It was political show-time in Arran this week with the arrival of the Scottish cabinet on Monday 27th August. The ministers spread around the island in the morning, making visits to various Arran businesses, schools, and community organisations, before heading to the High School for a cabinet question and answer session with Arran residents and school children. There was a Brexit session at the Ormidale Pavillion, an environmental one at COAST and the First Minister Nicola Sturgeon went to the Auchrannie Hotel where she launched the Scotland for Employee-Owned Businesses venture and a new Food and Drink Tourism Action Plan. By building on the island’s strengths she said, the government want to capitalise on our economy and the action plan aims to do this by doubling tourist expenditure on food and drink from 1 to 2 billion pounds.
Now cut to the other side of this expenditure – the massive waste that will be generated and the tonnes of food that will be binned. The Guardian recently revealed new research which shows that the amount of food that is wasted each year will rise by a third by 2030, when 2.1bn tonnes will either be lost or thrown away, equivalent to 66 tonnes per second. Unfortunately these are the aspects of new action plans which cabinet ministers don’t mention. Yet how to address these issues could be built into the initiative from the start, and a sustainable action plan would be one that was genuinely possible to engage with and celebrate.

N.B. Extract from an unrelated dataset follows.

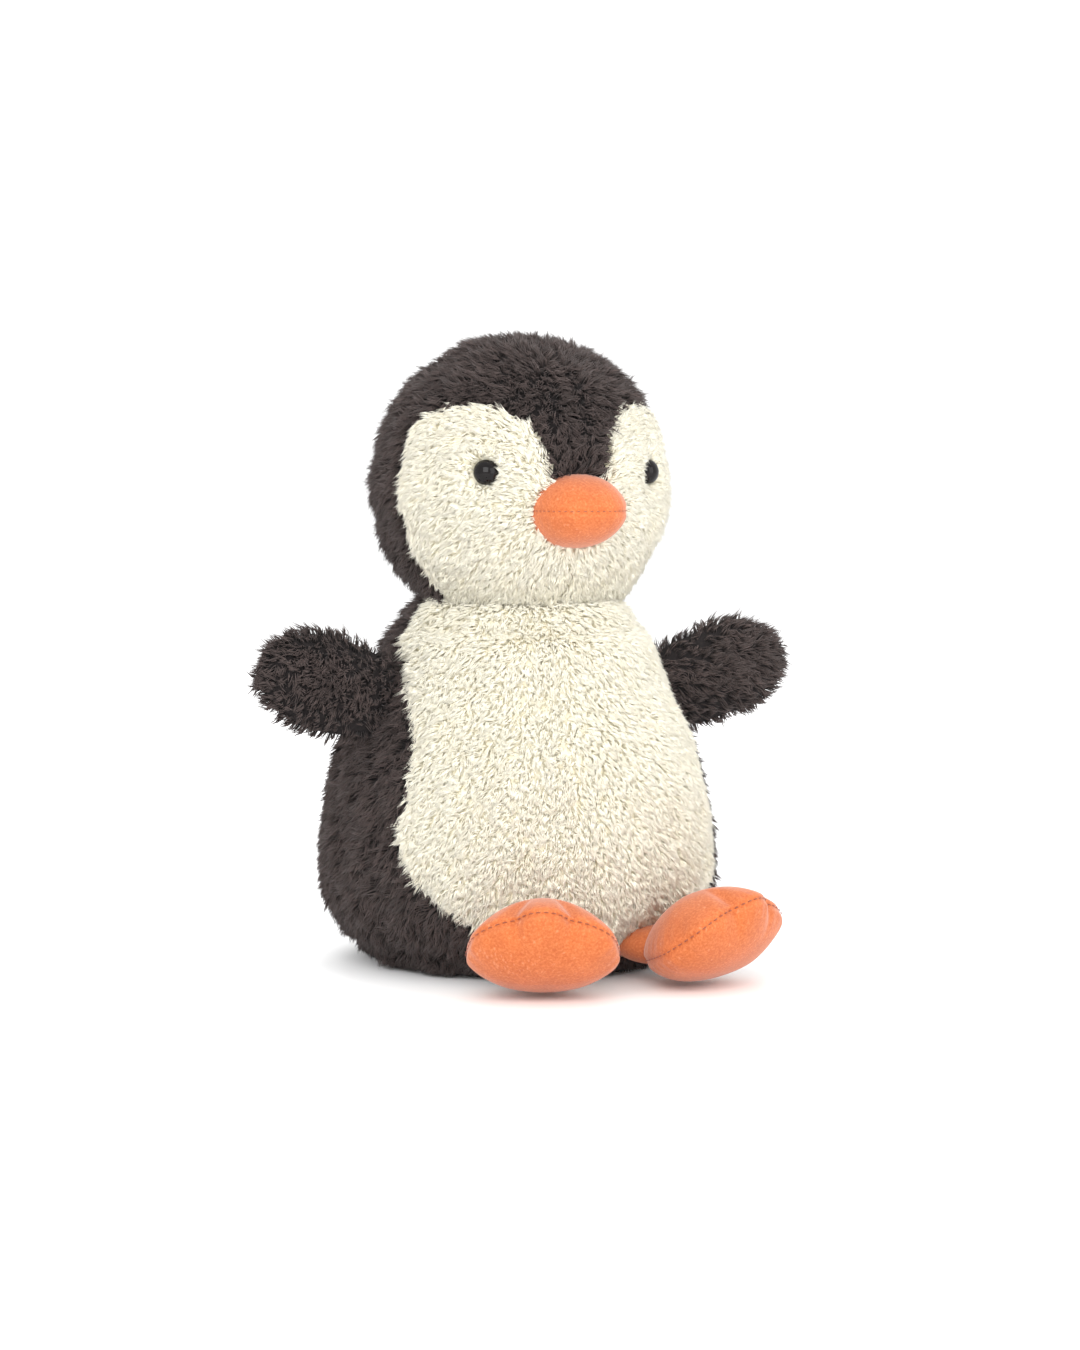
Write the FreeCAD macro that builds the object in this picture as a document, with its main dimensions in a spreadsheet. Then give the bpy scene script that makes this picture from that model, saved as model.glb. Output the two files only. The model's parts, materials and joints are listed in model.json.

In this edition we look at one Arran retailer who has set up a programme which does start to address the issue. The Co-op has a new scheme called Food Share, and with some planning it could be a brilliant way to reduce the food that gets thrown out each day and at the same time go to people that really need it. With a supermarket ready and willing to take on the problem, and also provide advice on how to do this, it seems like a fantastic opportunity which hopefully islanders will take. Some of Arran’s other community organisations are also looking for support. Eco Savvy is looking for trustees to join their board and help realise their exciting plans over the next year or so, and COAST is keen to hear from people who have some time to spare and could volunteer at the amazing new Octopus centre.
Community action aside, we have the usual mix of previews and reviews, and tonight of course (if it’s your thing!) is the start of the McLellan Festival. There will be poetry in Corrie hall followed by a whole week of music, film, talks, ceilidhs and much more. Enjoy the issue, and all that is going on around the island!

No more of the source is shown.